Strange word, isn't it? Some of you may hear this for the first time, some of you have already experienced a lot with this feeling.
Yes, right, I would define self-confidence as a feeling or belief that the person is certain about his/her abilities to make, to achieve and create something. Usually, people with self-confidence judge fairly their self-esteem and very often (almost always) they get what they want. Important that they know what they want and they judge their skills and abilities very fairly.
Usually, people mix four definitions: self-esteem, self-importance, selfishness, and self-confidence. It is a bit confusing as all of these start with "self". However, these definitions have quite different meaning.
Self-esteem is self-evaluation, in other words, how people value themselves. For example, self-esteem can be underestimated: a person could think that he/she is not good enough for this job (especially, when it's not true), or he/she does not deserve love and respect (but every single human being a priori deserves it!). Self-esteem could be also overestimated. A simple example is when there's a lack of required skills to get or achieve something. However, I would say that people who overestimate themselves but who have a self-confidence can achieve everything they want.
Let's look inside self-importance. Again, there are two signs "plus" and "minus". In "plus" case, people put themselves in the first place, which is not bad. But sometimes, it is all only about themselves and their importance. The world is spinning only around his/herself and all interest of course only about him/her. These people usually don't like to participate in a conversation about anyone but himself/herself. On the other hand, there are people who think that they are not important for others and for themselves. They very often play the second role in their lives allowing others even to use themselves to show that other people are more important.
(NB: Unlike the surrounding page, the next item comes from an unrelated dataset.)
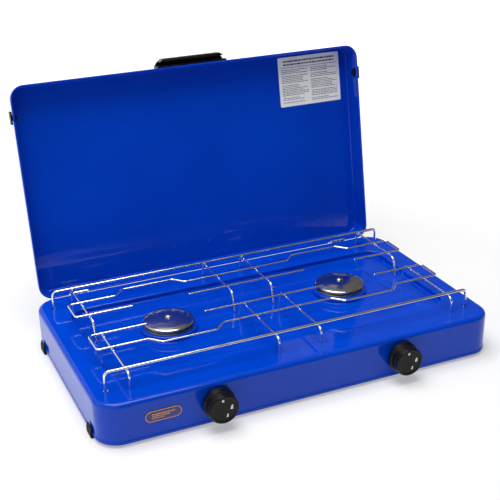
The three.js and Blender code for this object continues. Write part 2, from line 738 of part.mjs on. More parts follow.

We have to listen ourselves clearly, play the main role in our lives but also respect people around.
Selfishness, ha, it's a popular discussion nowadays. One can say that being selfish is good, another - that we have to sacrifice more for other people. In the era of gadgets, social networks, growing "skills" competition and technology, improving social security and guarantees, the selfishness is becoming "okay", "accepted" phenomenon. Being selfish is not bad, but you have to give something, help, and respect other people too.
I'll give you an example. Imagine your parents who granted you their time, who paid your education and still help you. Don't they deserve your help, your time, respect and attention in exchange? It's pretty fair, don't you agree? Being selfish means don't respect, use people, and ignore them on behalf of your self-importance.
So, these definitions are a bit similar, but also different, as they always go together.
It's okay when you jump between "under" and "over" of these feelings, we are all humans and we make mistakes.
However, I give you an advice in finding your own level/balance of these complicated things. Look at yourself and your behavior from the other side, like it's someone else looking at you. And ask yourself: "is it right, good for me? Do I waste my time over-judging myself, or I just have to step forward and try again? Do I waste myself on behalf of other people? Why they always get what they want and I do not?"
ASKING, ANALYZING, AND IMPROVING YOURSELF IS A PART OF SELF-CONFIDENCE. YOU DON'T HAVE TO BE TO PERFECT, BUT YOU HAVE TO BE STRONG TO ACCEPT YOURSELF. WHEN THIS STAGE IS DONE YOU CAN MOVE FORWARD BY IMPROVING YOURSELF.